Le sujet ne prête pas à rire : il s'agit d'un couple d'âge moyen qui se « manque ». Devant fuir un ennemi, ils se sont donné rendez-vous et l'un ne vient pas. La femme continue donc sa route avec pour seule compagnie une amie et la fille de celle-ci. Elles ont des vêtements d'extérieur, des valises de voyage qui deviennent celles de l'exil. Rendons ici hommage au metteur en scène et au scénographe, les décors fonctionnent et sont, qui plus est, de toute beauté. Qu'il
s'agisse de la
chambre « zen » du début ou du port, voire de la plage, tout est magnifique et envoûtant. La bande son secoue, elle, par son réalisme.
Le procédé d'identification à un ou plusieurs personnages qu'on évoque, fonctionne une fois, deux fois, jusqu'à la mer, à peu près, et on attend la suite. Que va-t-il se passer ? Des projections sur écran nous tiennent au courant du temps qui file : Un moment après. Le lendemain. La semaine suivante ou l'année suivante. C'est fort intelligemment, malgré quelques longueurs, que Lygre joue de toute la gamme des possibles en la matière. Il opte pour le commentaire, pour
l'aventure pure,
souligne avec humour un effet, nous replonge dans le drame l'instant suivant, il y a là une maîtrise impressionnante.
Les comédiennes, Braunschweig les a dirigées en leur faisant allier gravité et légèreté, ce qui sert le propos de l'auteur : Annie Mercier joue « moi », c'est le nom de son personnage. Son physique robuste et sa voix lasse (de tant de fumée, ou de paroles ?) nous entraîne dans l'imaginaire du personnage, sa gaieté forcée, son courage aussi. Luce Mouchel (qui joue « mon amie ») est fragile et forte à la fois.

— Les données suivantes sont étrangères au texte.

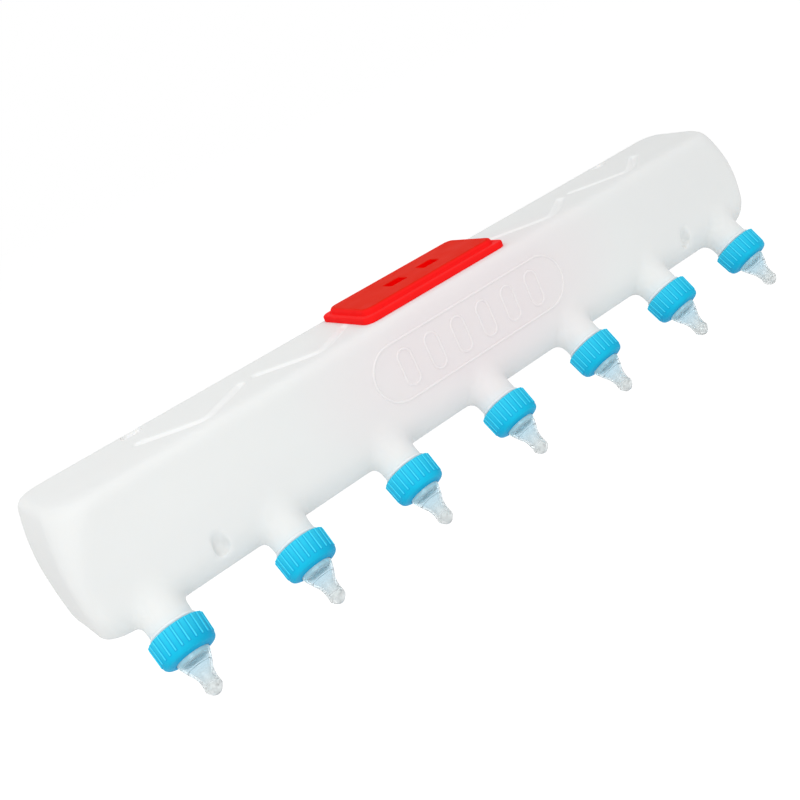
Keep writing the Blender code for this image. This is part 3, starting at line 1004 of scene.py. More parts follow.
@dataclass
class Tank:
    """The blow-moulded tank with its necks, its mouth and its pressed details."""

    form: TankForm = field(default_factory=TankForm)
    necks: NeckRow = field(default_factory=NeckRow)
    voxel: float = 0.0021
    relax_factor: float = 0.5
    relax_rounds: int = 5
    finish_sunk: float = 0.0012
    finish_root: float = 0.0030
    finish_shoulder: tuple[float, float] = (0.0002, 0.0006)
    lip: float = 0.0007
    bead_radius: float = 0.0174
    bead_low: float = -0.0186
    bead_high: float = -0.0156
    bead_power: float = 0.8
    thread_sunk: float = 0.0004
    thread_radius: float = 0.0177
    thread_foot: float = 0.0011
    thread_crest: float = 0.0004
    thread_lead: float = 0.0035
    thread_turns: float = 1.6
    thread_end: float = 0.0022
    thread_steps: int = 36
    thread_skin: float = 0.0005
    thread_kept: float = 0.0003
    thread_fade: float = 8.0
    thread_start: float = 0.15
    groove_section: tuple[Triple, ...] = (
        (-0.0023, 0.0012, 0.0010),
        (-0.0021, 0.0022, 0.0015),
        (-0.0006, 0.0044, 0.0036),
        (0.0000, 0.0056, 0.0045),
        (0.0004, 0.0068, 0.0057),
    )
    groove_bend: float = 0.0065
    groove_places: tuple[float, ...] = (0.120, 0.2184)
    groove_shift: float = 0.0077
    groove_span: float = 0.0415
    groove_stop: float = -0.0764
    groove_run: float = 0.0343
    groove_front: float = 0.0170
    groove_field: Triple = (0.29, 0.007, 0.025)
    # Share of painted highlight in the top's grooves.
    groove_light_share: float = 0.5
    seat_x: float = 0.2505
    seat_shift: float = 0.002
    seat_length: float = 0.0175
    seat_depth: float = 0.0135
    seat_corner: float = 0.00567
    seat_edge: float = 0.001125
    seat_draft: float = 0.0003
    seat_back: float = 0.0045
    seat_sink: float = 0.0042
    scoop_x: float = 0.248
    scoop_shift: float = 0.002
    scoop_radius: float = 0.0055
    scoop_height: float = 0.0300
    scoop_drop: float = 0.006
    scoop_lean: float = math.radians(30.0)
    collar_half_x: float = 0.0642
    collar_half_y: float = 0.02935
    collar_wall: float = 0.0026
    collar_top: float = 0.0590
    collar_corner: float = 0.0054
    collar_edge: float = 0.0006
    collar_y: float = -0.04265
    panel_place: tuple[float, float] = (0.007, 0.012)
    panel_half: float = 0.098
    panel_rise: float = 0.0225
    panel_bead: float = 0.0013
    panel_proud: float = 0.0009
    bar_count: int = 6
    bar_field: float = 0.080
    bar_half: float = 0.0085
    bar_radius: float = 0.0062

    def build(self) -> Object:
        """Build the tank's shell.

        Returns:
            The shell, open at its mouth and necks.
        """
        shell = self.form.solid("tank_shell", inset=0.0, steps=10)
        join(shell, self.scoops(0.0), Join.CUT)
        self.blow(shell)
        join(shell, self.grooves(0.0), Join.CUT)
        join(shell, self.seats(0.0), Join.CUT)
        join(shell, self.finishes(), Join.ADD)
        join(shell, self.collar(0.0, self.form.top - self.form.wall / 2, self.collar_top), Join.ADD)
        join(shell, self.panel(), Join.ADD)
        cavity = self.form.solid("cavity", self.form.wall, steps=5)
        join(cavity, self.grooves(self.form.wall), Join.CUT)
        join(cavity, self.seats(self.form.wall), Join.CUT)
        join(cavity, self.scoops(self.form.wall), Join.CUT)
        join(shell, cavity, Join.CUT)
        join(shell, self.bores(), Join.CUT)
        low = self.form.top - 3 * self.form.wall
        mouth = self.collar(self.collar_wall, low, self.collar_top + self.collar_wall)
        join(shell, mouth, Join.CUT)
        return shell

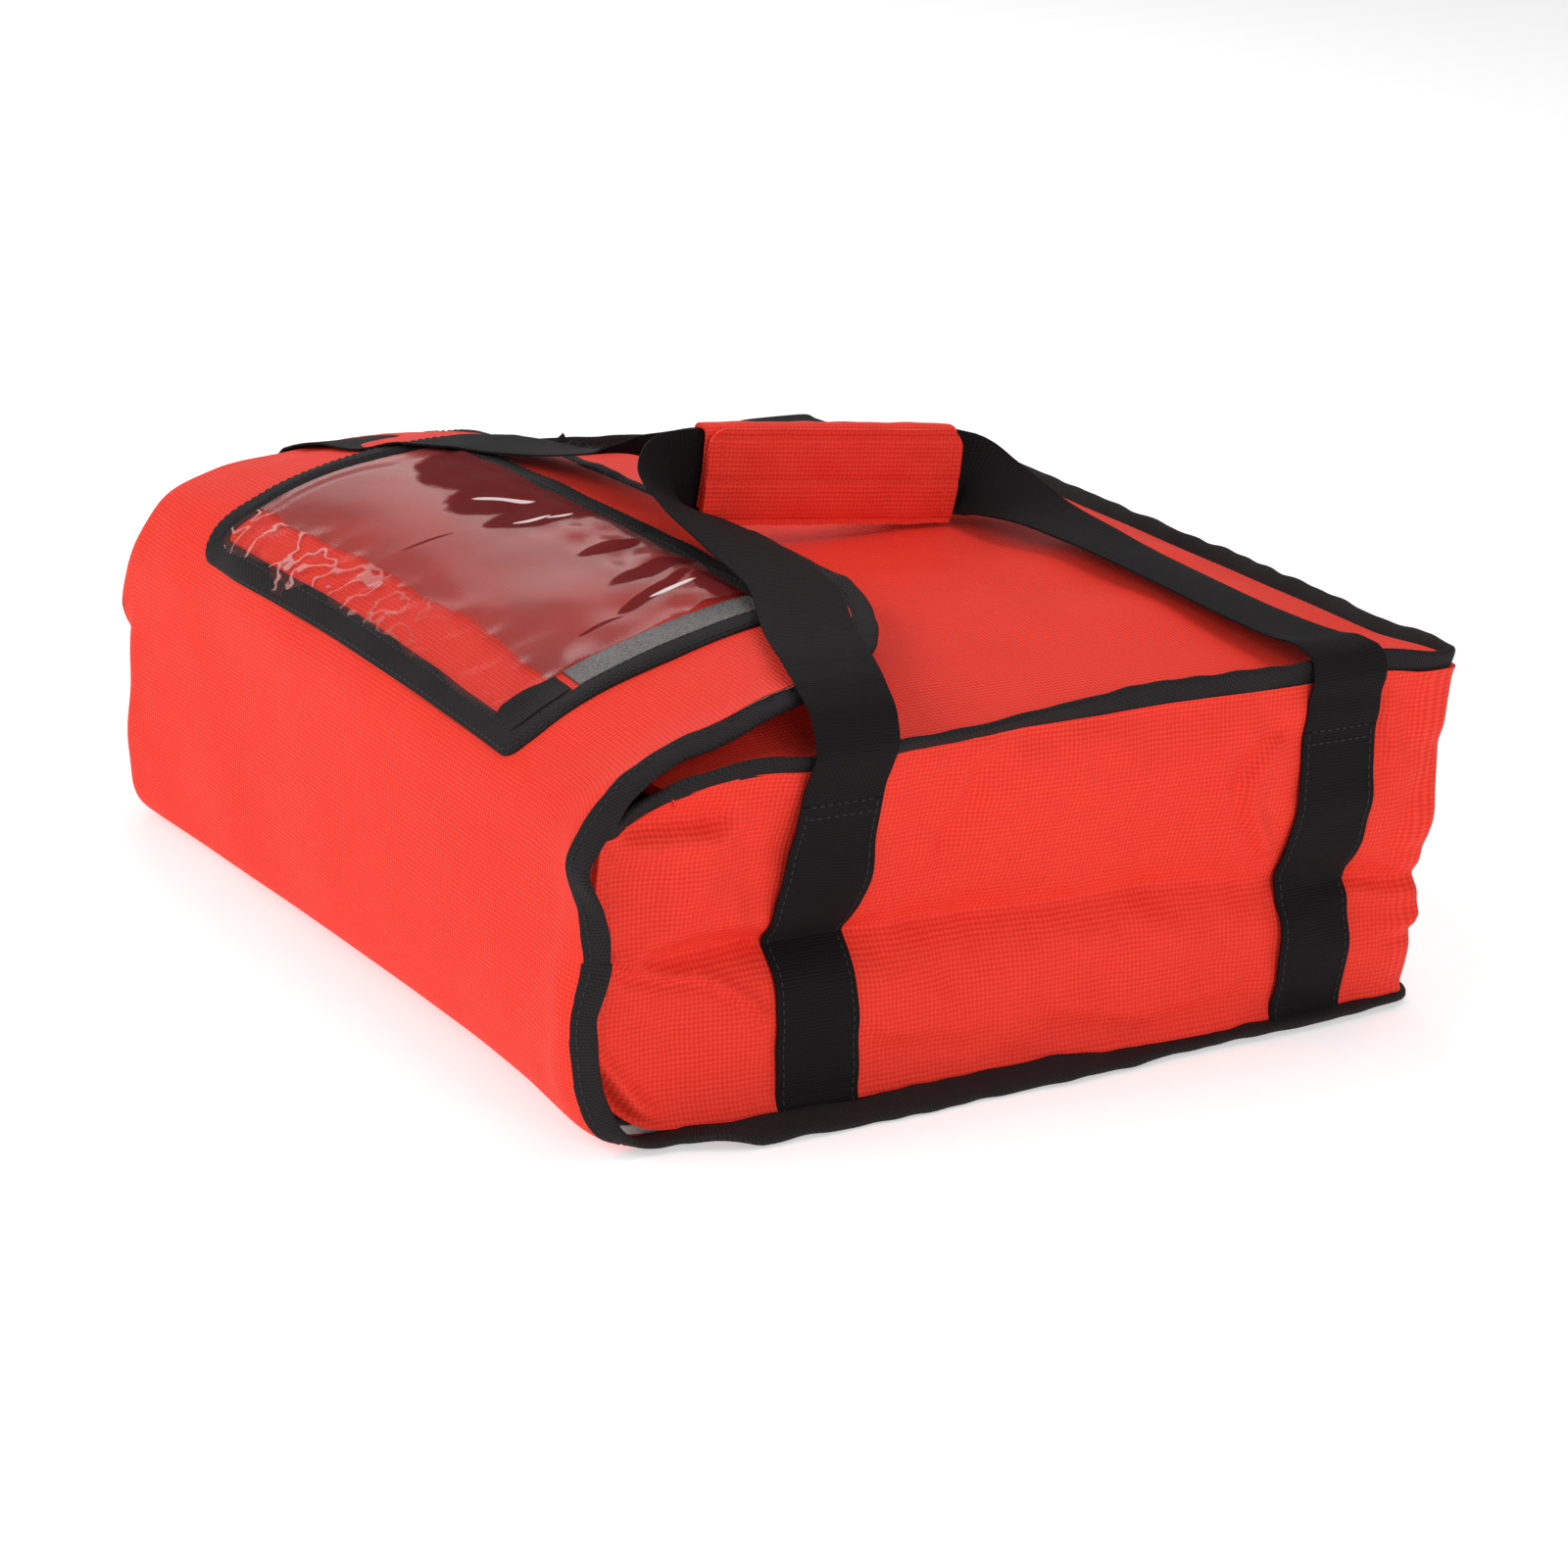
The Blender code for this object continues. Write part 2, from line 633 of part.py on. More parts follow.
def leg_route(side, end):
    """Centre line of a free leg: from the sewn length, round the top seam and in to the grip."""
    start_y = NEAR_LEG_Y if end < 0 else FAR_LEG_Y
    stack = (WEBBING + GAP) / 2
    reach = GRIP_LENGTH / 2 + GAP
    mouth = grip_place() + Vector(
        (side * stack, end * reach * cos(GRIP_TILT), -end * reach * sin(GRIP_TILT))
    )
    lead = Vector((0, end * cos(GRIP_TILT), -end * sin(GRIP_TILT)))
    out_x = HALF_WIDTH + FIN + GAP + WEBBING
    over_z = FLAP_TOP + LEG_REST_HEIGHT
    fin_low = BODY_HEIGHT - FIN_THICKNESS
    sewn_x = HALF_WIDTH + swell_at(SEWN_TOP) + GAP + WEBBING / 2
    rising = (
        (sewn_x, SEWN_TOP + GAP),
        ((sewn_x + out_x) / 2, (SEWN_TOP + fin_low) / 2),
        (out_x, fin_low - WEBBING),
        (out_x, BODY_HEIGHT),
        (out_x, FLAP_TOP),
        (HALF_WIDTH - FIN, over_z),
    )
    points = [Vector((side * x, start_y, z)) for x, z in rising]
    run_x = HALF_WIDTH - FIN - stack
    for across, along, up in LEG_SHARES:
        x = side * (HALF_WIDTH - FIN - run_x * across)
        y = start_y + (mouth.y - start_y) * along
        points.append(Vector((x, y, over_z + (mouth.z - over_z) * up)))
    points.append(mouth + lead * LEG_LEAD + Vector((side * LEG_LEAD_SPREAD, 0, 0)))
    points.append(mouth)
    return points


def leg(name, side, end, made_of):
    """A free leg of a handle: webbing that lies flat at the seam and stands on edge at the grip."""
    line = leg_curve(leg_route(side, end), LEG_STATIONS)
    start, finish_at = LEG_TWIST_SHARES
    half, depth = WEBBING_WIDTH / 2, WEBBING / 2
    rings = []
    mesh = bmesh.new()
    for n, point in enumerate(line):
        along = (line[min(n + 1, LEG_STATIONS)] - line[max(n - 1, 0)]).normalized()
        if n == 0:
            along = Vector((0, 0, 1))
        if n == LEG_STATIONS:
            along = Vector((0, -end * cos(GRIP_TILT), end * sin(GRIP_TILT)))
        turn = smooth((n / LEG_STATIONS - start) / (finish_at - start)) * pi / 2
        across = Vector((0, cos(turn), end * sin(turn)))
        across = (across - along * across.dot(along)).normalized()
        thick = along.cross(across)
        places = [half * (2 * m / LEG_STRIPS - 1) for m in range(LEG_STRIPS + 1)]
        lower = [mesh.verts.new(point + across * place - thick * depth) for place in places]
        upper = [mesh.verts.new(point + across * place + thick * depth) for place in places]
        rings.append((lower, upper))
    for (low, high), (next_low, next_high) in zip(rings, rings[1:]):
        for m in range(LEG_STRIPS):
            for row, next_row in ((low, next_low), (high, next_high)):
                mesh.faces.new((row[m], row[m + 1], next_row[m + 1]))
                mesh.faces.new((row[m], next_row[m + 1], next_row[m]))
        for m in (0, -1):
            mesh.faces.new((low[m], high[m], next_high[m], next_low[m]))
    for low, high in (rings[0], rings[-1]):
        mesh.faces.new(low + high[::-1])
    bmesh.ops.recalc_face_normals(mesh, faces=mesh.faces)
    data = bpy.data.meshes.new(name)
    mesh.to_mesh(data)
    mesh.free()
    return finish(bpy.data.objects.new(name, data), made_of)


def handles(webbing):
    """Each handle is one length of webbing: two sewn lengths, two free legs and the held middle."""
    low = FIN_LIFT + FIN_THICKNESS + GAP
    for side, sign in (("right", 1), ("left", -1)):
        for place, end, y in (("near", -1, NEAR_LEG_Y), ("far", 1, FAR_LEG_Y)):
            half = WEBBING_WIDTH / 2
            levels = [WALL_LOW + share * (WALL_HIGH - WALL_LOW) for share, _, _ in SWELL]
            levels = [low] + [z for z in levels if low < z < SEWN_TOP] + [SEWN_TOP]
            inner = [(sign * (HALF_WIDTH + swell_at(z) + GAP), z) for z in levels]
            outer = [(x + sign * WEBBING, z) for x, z in inner]
            sewn = prism(f"{side}_{place}_sewn_webbing", inner + outer[::-1], "Y", y - half, y + half)
            finish(sewn, webbing)
            leg(f"{side}_{place}_leg", sign, end, webbing)


def grip(fabric, webbing, loop, hook, grip_empty):
    """The padded wrap, modelled about the grip's centre with its length along Y."""
    half = GRIP_LENGTH / 2
    high = GRIP_HALF_HEIGHT
    wide = GRIP_HOLLOW / 2 + GRIP_WALL
    tape_x = wide + GAP
    hook_x = tape_x + GRIP_TAPE_LAYER + GAP
    flap_x = hook_x + GRIP_TAPE_LAYER + GAP
    flap_out = flap_x + GRIP_FLAP_WALL

    def turned(inset):
        """The wrap's line from its bottom edge round the back and over the top."""
        radius = GRIP_ROUNDING - inset
        x, z = wide - inset, high - inset
        low = arc((radius - x, radius - z), radius, 270, 180)
        back = arc((radius - x, z - radius), radius, 180, 90)
        front = arc((x - radius, z - radius), radius, 90, 0)
        return [(flap_out, -z)] + low + back + front + [(x, GRIP_WALL * 3 - high)]

    wrap = prism("grip_wrap", turned(0) + turned(GRIP_WALL)[::-1], "Y", -half, half)
    finish(wrap, fabric, grip_empty)

    tape_half = GRIP_LOOP_WIDTH / 2
    tape_z = high - GRIP_ROUNDING - tape_half
    tape_end = half - GRIP_ROUNDING
    outline = [
        (tape_x, tape_z - tape_half),
        (tape_x + GRIP_TAPE_LAYER, tape_z - tape_half),
        (tape_x + GRIP_TAPE_LAYER, tape_z + tape_half),
        (tape_x, tape_z + tape_half),
    ]
    finish(prism("grip_loop", outline, "Y", -tape_end, tape_end), loop, grip_empty)

    stack = (WEBBING + GAP) / 2
    for name, sign in (("right_handle_middle", 1), ("left_handle_middle", -1)):
        low, top = sign * stack - WEBBING / 2, sign * stack + WEBBING / 2
        edge = WEBBING_WIDTH / 2
        outline = [(low, -edge), (top, -edge), (top, edge), (low, edge)]
        finish(prism(name, outline, "Y", -half, half), webbing, grip_empty)

    hinge_z = GRIP_WALL + GAP / 2 - high
    flap_empty = joint_empty("grip_flap_hinge", (flap_out, 0, hinge_z), grip_empty)
    top = high - hinge_z
    radius = GRIP_FLAP_CORNER
    outline = [(-half, GAP / 2), (half, GAP / 2)]
    outline += arc((half - radius, top - radius), radius, 0, 90, CORNER_STEPS)
    outline += arc((radius - half, top - radius), radius, 90, 180, CORNER_STEPS)
    flap = prism("grip_flap", outline, "X", -GRIP_FLAP_WALL, 0)
    finish(flap, fabric, flap_empty)
    low_x = hook_x - flap_out
    low_z = tape_z - tape_half - hinge_z
    outline = [
        (low_x, low_z),
        (low_x + GRIP_TAPE_LAYER, low_z),
        (low_x + GRIP_TAPE_LAYER, low_z + GRIP_LOOP_WIDTH),
        (low_x, low_z + GRIP_LOOP_WIDTH),
    ]
    finish(prism("grip_hook", outline, "Y", -tape_end, tape_end), hook, flap_empty)


def build():
    clear_scene()
    fabric = material("coated_polyester", (0.83, 0.055, 0.025), 0.62)
    foam = material("insulating_foam", (0.86, 0.86, 0.84), 0.90)
    foil = material("foil_lining", (0.80, 0.81, 0.82), 0.30, 0.85)
    tape = material("binding_tape", (0.012, 0.011, 0.012), 0.85)
    webbing = material("handle_webbing", (0.014, 0.012, 0.013), 0.80)
    film = material("clear_vinyl", (0.92, 0.93, 0.94), 0.08, 0.0, 0.35)
    loop = material("loop_tape", (0.020, 0.019, 0.020), 0.95)
    hook = material("hook_tape", (0.016, 0.016, 0.017), 0.60)

    front_empty = joint_empty("front_flap_hinge", (0, *BASE_FOLD))
    offset = (0, TOP_FOLD[0] - BASE_FOLD[0], TOP_FOLD[1] - BASE_FOLD[1])
    top_empty = joint_empty("top_flap_hinge", offset, front_empty)
    grip_empty = joint_empty("grip_lift", grip_place(), None, (-GRIP_TILT, 0, 0))

    long_panel(fabric, foam, foil, front_empty, top_empty)
    walls(fabric, foam, foil)
    top_panel(fabric, foam, foil)
    bindings(tape, front_empty, top_empty)
    closures(loop, hook, top_empty)
    pocket(film, tape, loop, hook, front_empty, top_empty)
    handles(webbing)
    grip(fabric, webbing, loop, hook, grip_empty)


build()
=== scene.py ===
"""Insulated pizza delivery bag: its looks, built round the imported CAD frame. Metres, +Z up, mouth at -Y."""
from math import cos, pi, radians, sin, tau

import bmesh
import bpy
import numpy as np
from mathutils import Matrix, Vector


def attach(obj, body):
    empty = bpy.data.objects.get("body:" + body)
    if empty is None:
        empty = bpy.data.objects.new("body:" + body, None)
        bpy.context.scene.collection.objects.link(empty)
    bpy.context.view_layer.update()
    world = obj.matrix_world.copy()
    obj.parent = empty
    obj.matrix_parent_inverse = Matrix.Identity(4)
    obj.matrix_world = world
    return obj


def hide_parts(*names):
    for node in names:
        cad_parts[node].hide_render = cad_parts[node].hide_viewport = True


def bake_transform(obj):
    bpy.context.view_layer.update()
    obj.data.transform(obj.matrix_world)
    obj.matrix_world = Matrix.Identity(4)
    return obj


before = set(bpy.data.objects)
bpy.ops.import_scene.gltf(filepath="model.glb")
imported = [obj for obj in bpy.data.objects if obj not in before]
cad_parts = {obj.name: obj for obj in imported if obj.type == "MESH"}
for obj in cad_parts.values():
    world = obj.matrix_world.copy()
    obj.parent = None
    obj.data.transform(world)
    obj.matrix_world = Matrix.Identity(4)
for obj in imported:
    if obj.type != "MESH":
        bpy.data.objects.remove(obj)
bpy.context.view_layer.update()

# Studio: a pale seamless floor, a wide soft key and fill, and a large pale screen behind the bag that
# shows in the clear pocket. The camera stands where the photograph's perspective puts it.
CAMERA_PLACE = (1.788, -1.108, 0.767)
CAMERA_TURN, CAMERA_PITCH, CAMERA_ROLL = radians(-57.7), radians(18.55), radians(2.94)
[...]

Un regard battu, une allure de vieille petite fille qui
ne va pas lâcher
sa copine, surtout pas, sauf que...
Bonne prestation de Pauline Lorillard (« la fille de mon amie ») et d'Irina Dalle, dans le rôle d' «une étrangère ». Les naïades sont très bien également et nous n'aurions garde d'oublier un habitué du lieu, Alain Libolt qui se fond dans le rôle de « mon mari ». A la fin, l'espace s'est démultiplié et rétréci pour « moi ». Dans cet étrange monologue final qui révèle tout et dont nous ne dirons rien de plus, Libolt s'impose, avec son élégance, sa sobriété,
cette façon lasse
de faire un geste ou de sourire tristement.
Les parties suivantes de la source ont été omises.